BAGHDAD — Hamoud Abdilima dug into the chalky earth of the Al-Karikh Cemetery, first with a shovel, then with his bare hands.
Gently, he removed a leg bone, an arm bone, a skull. After 16 years of searching, he had found his brother.
A few feet away, Ali Al-Asady collapsed, sobbing, over the bones of his father, Faadl Al-Asady, a man he knew only from pictures and the stories of relatives. Soon he rose and composed himself. After exhuming the remains of 16 family members, he had two more graves to find.
In other rows, other families bearing shovels and caskets joined in the grim task of reclaiming the victims of Saddam Hussein’s religious and ethnic purges.
The fate of the hundreds of people buried here, in a once-forbidden section of the cemetery, had been unknown until last week, when people searching for traces of loved ones found death records in the headquarters of Iraq’s secret police, the Mukhabarat.
The green certificates led them to Al-Karikh, on Baghdad’s western outskirts, and to the numbered graves separated from the rest of the cemetery by a 5-foot wall.
Hussein Abdul Hussein, a 17-year-old gravedigger, said that only a few families came in the first few days. Now they arrive by the dozens, some with trucks to carry the remains of decimated families from Basra, Nasiriya, Kut and Najaf, Iraqi cities with large Shi’a populations.

Others have traveled from Sulaymaniyah in the Kurdish-held north, reflecting the breadth of the Iraqi leader’s killing campaigns.
“Saddam killed many people,” the teen said, his hands and shirt caked with dirt. “Saddam is a bastard. I hope he is dead.”
Another gravedigger, Mohammed Abbas, 26, said the Mukhabarat continued to bring bodies to the forbidden area until just before the United States and Great Britain invaded Iraq last month.
“It was always a special group that came with trucks and diggers,” Abbas said. “We were not allowed to go near. They said that if they caught us, they would kill us.”
Most of those buried at Al-Karikh are believed to have been held and executed at one of Iraq’s most forbidding prisons, Abu Ghraib, just a few miles to the east.

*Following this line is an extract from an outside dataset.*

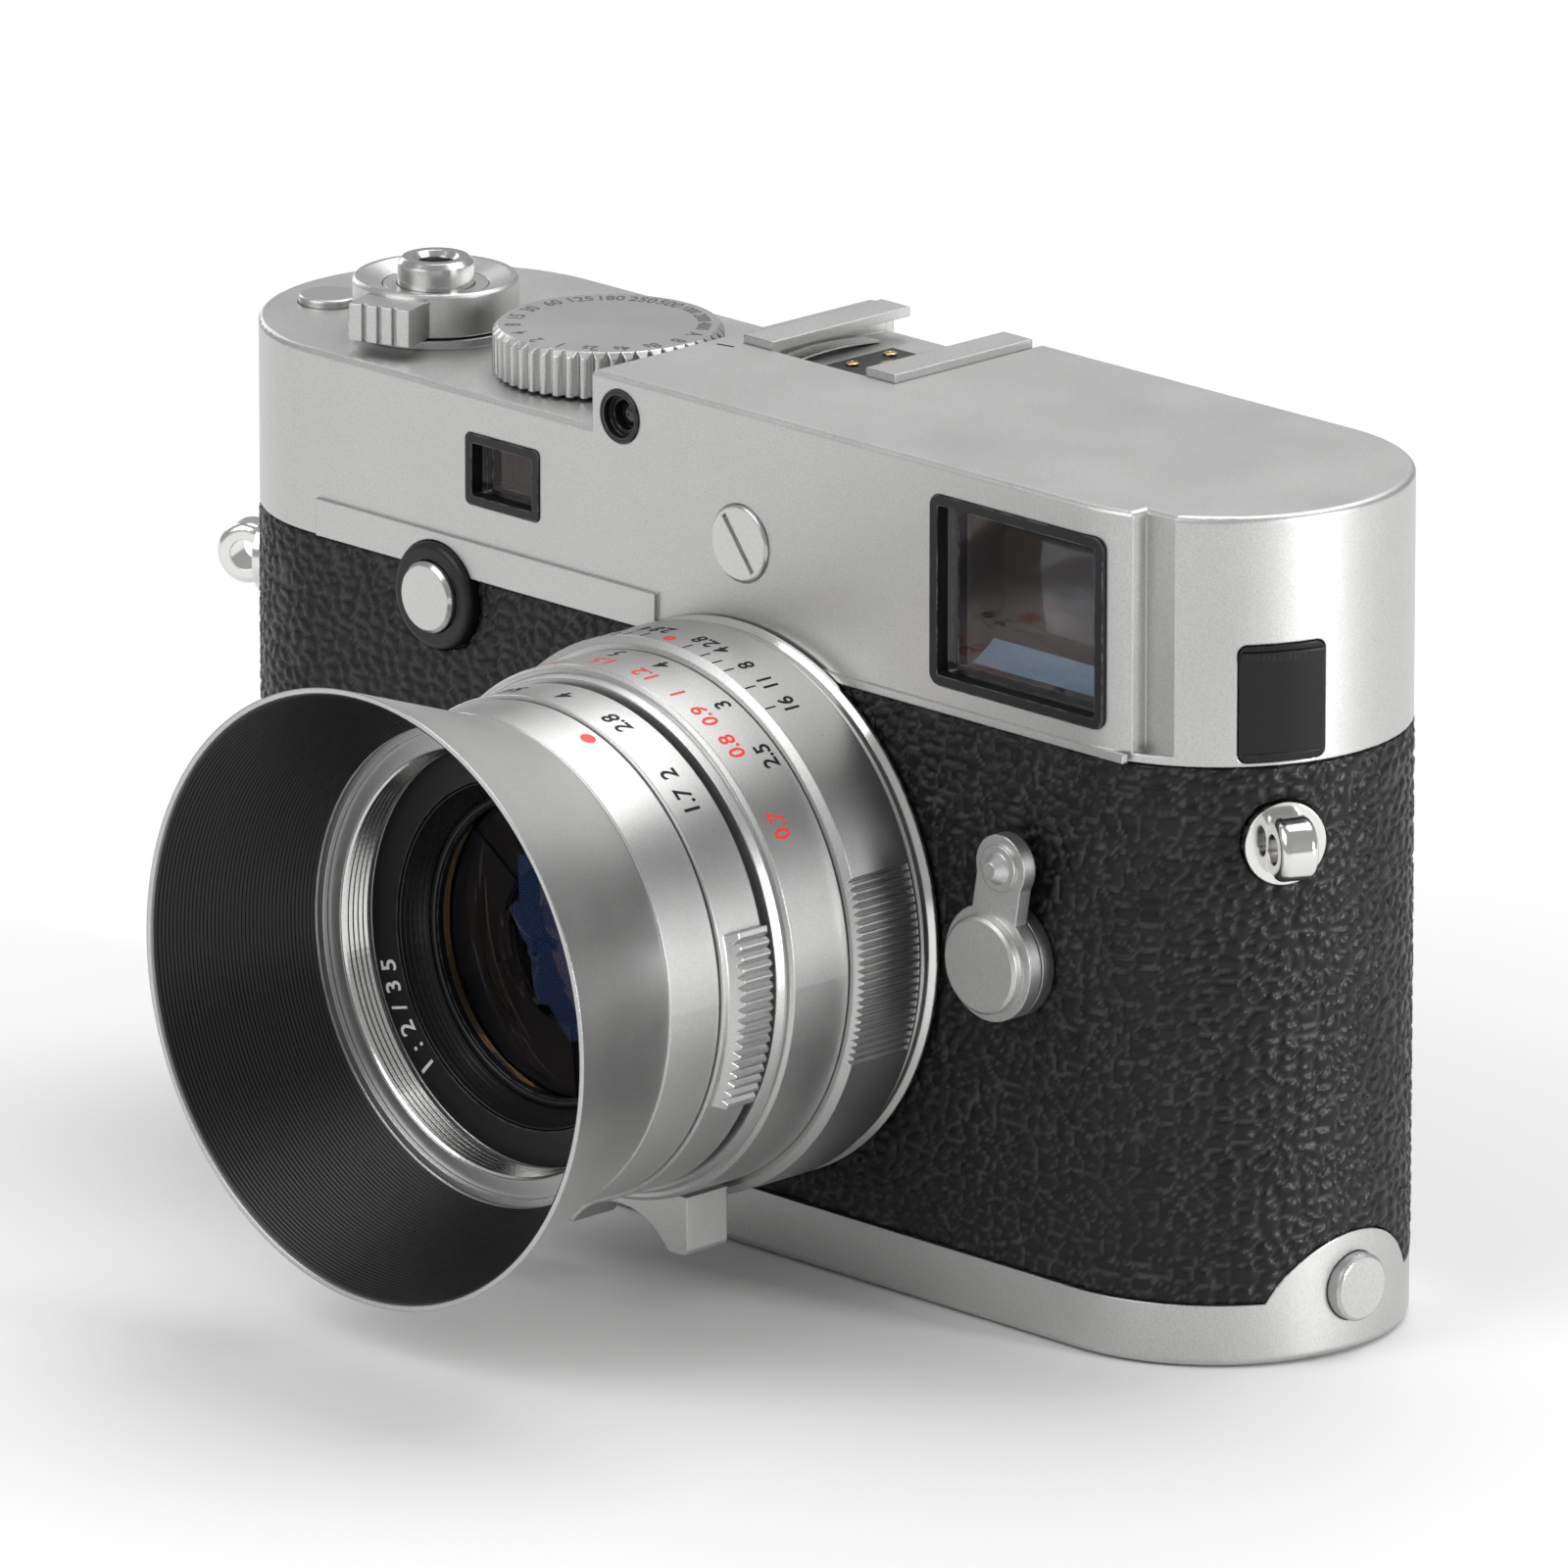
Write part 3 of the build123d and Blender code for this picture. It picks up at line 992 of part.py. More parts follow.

According to the death certificates found in the secret police headquarters, most were hanged. The documents do not list the offenses.
The families say their murdered relatives were simply victims of genocide.
“My family did nothing. Nothing,” said Al-Asady, 22, stabbing at the air with his finger. “Saddam killed them because they are Shi’a. That is the only reason.”
Al-Asady was only a year old when the Mukhabarat took his father, a cleric and teacher in Najaf, about 100 miles south of Baghdad. His brothers and 15 other relatives also disappeared.
All were held at Abu Ghraib for five years until their deaths, the records show. Abdilima’s brother, Abdulkasim, was arrested in Nasiriya in 1987 for joining a banned religious party, Al-Dawa. An informer had befriended him, then turned him in for cash, Abdilima said.
In the years after, Abdilima repeatedly contacted the government for information. Each time, he was told his brother was alive.
“They are liars and killers,” he said. “We are thankful to the Americans. Without them, we still would not know what happened.”
Now, he said, the families can give their loved ones a proper burial. Tenderly, the families placed the bones on white blankets ringed by Arabic script, a prayer for the dead. The blankets were placed in wooden caskets and loaded into vehicles.
Some families said they were leaving directly for Najaf, the burial place of Ali, the son-in-law of the Prophet Muhammed.
It’s unknown how many graveyards like the one at Al-Karikh are in Iraq. Abdilima suspects there are many around Baghdad.
Human rights groups say Saddam, a Sunni, killed tens of thousands – and perhaps hundreds of thousands – of rival Shi’a in systematic purges that began shortly after he took power in 1979.
But because records were believed to have been lost or destroyed in the looting and arson after the capital’s fall, the names of the missing may never be matched up with the numbered graves.
“It is a terrible thing not to know if your brother is alive or dead,” Abdilima said. “There is only pain inside. My pain will not go away, but now it is better.”